# Stowe



## Guest (Jan 26, 2009)

Hey im just wondering if anybody has any suggestions for where we should stay when we come to Stowe. There are 4 guys coming and we want to be close to the nightlife but at the same time be close to the hill. We dont want an overly expensive hotel but we dont need to be super cheap either. Is it in out better interest maybe to rent a condo on cottage road?? Is this close to the hill and all nightlife?? Any suggestions would be appreciated...thanks in advance...
pz


----------



## Dcp584 (Sep 10, 2007)

Me and a group of my buddies were up there last year and there are plenty of decent hotels. We stayed at the Stowe and Snowdrift Motel. We had two rooms and it was six of us. It was plenty close to the nightlife and the mountain. We went to this place called The Rusty Nail a couple of nights it was a good time. My friend got in trouble for doing a backflip and break dancing. And your not far from the Ben and jerrys factory if you have a odd craving or ice cream or some one who is a ice cream fanatic with you like we did.


----------



## snoeboarder (Sep 19, 2008)

we snagged a place at the Inn on the Mountain for sat/sun, its making this work week atleast bearable


----------



## Vlaze (Nov 12, 2008)

Hope you have a better time than I did at the end of Feb this year. Was nothing but pure corn ice and hard packed snow 2/3 days. The other day was very warm leading to soft snow which was very nice, before rain came at noon.
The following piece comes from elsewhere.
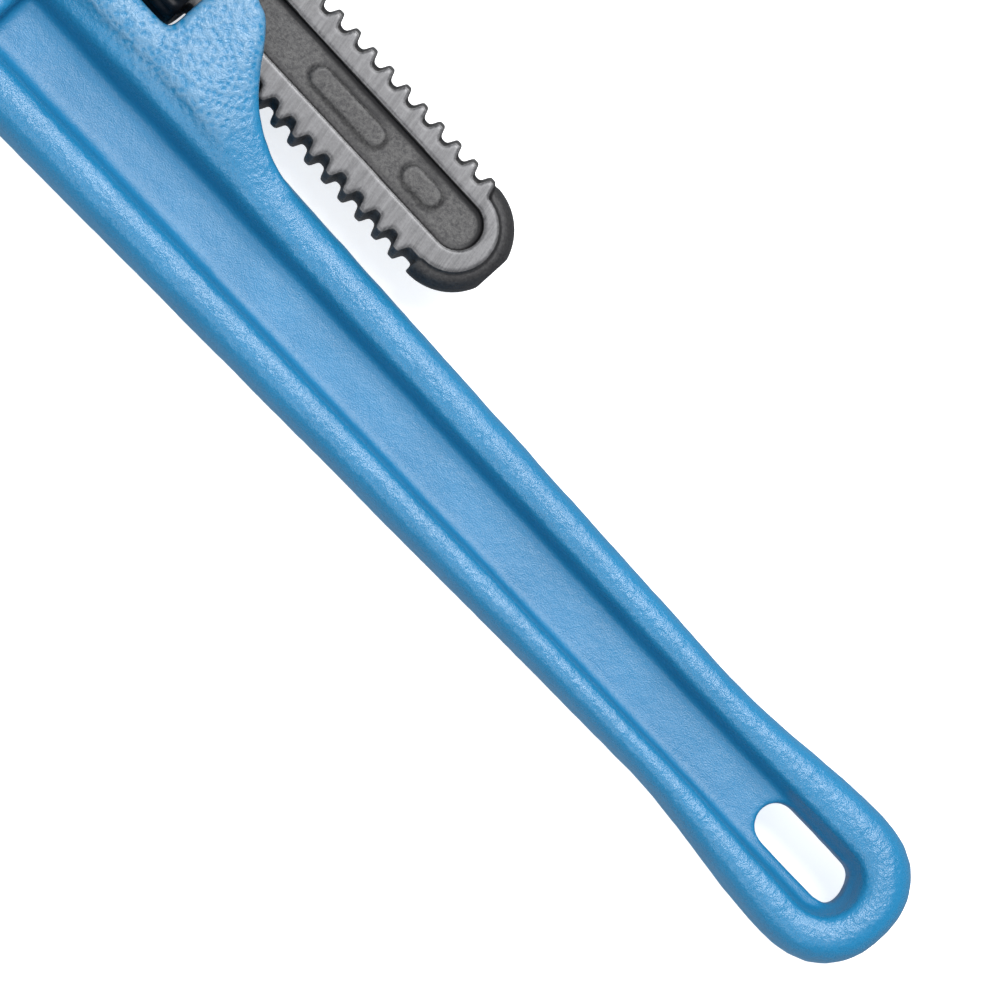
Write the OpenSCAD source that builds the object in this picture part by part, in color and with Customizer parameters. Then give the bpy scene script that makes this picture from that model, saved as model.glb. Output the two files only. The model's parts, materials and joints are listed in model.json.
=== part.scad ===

Pretty much almost any VT place rocks when they have the right amount of snow fall and good weather to do away with crappy ice conditions. Personally for Stowe we didn't like the layout a whole lot even if it had decent snow, but it's not a bad place so long it's not windy so they have to shut down the main Gondola on the right side of the mountain leading to everyone piling up in a line at the only lift to bring you to the very peak. Just stay on the main peak side and don't go to Spruce Peak is my suggestion since Spruce is where all the major hotel rooms and lodges are so people tend to wake up and hit that place right away and it gets way crowded with families and newbies.


----------



## Guest (Mar 20, 2009)

stowe mountain inn is hood but its cheap and close to the mountain (2-3m)


----------



## snoeboarder (Sep 19, 2008)

I just had an awesome weekend at Stowe ... Heres my mini-review

We stayed at the Inn at the Mountain, not the Stowe Mountain Inn, the beds were comfortable and the Toll Road Lift was right near our back door. The night before hitting the hill we went out to the Shed Restaurant, good food, we were suggested the Rusty Nail if we wanted some drinks but instead we got smoked out, watched some RSN tv and hit the hay early. It looked like the the Toll Road Lift would be closed the next day due to little cover so the front desk said they would drive us up in a ML55, very cool.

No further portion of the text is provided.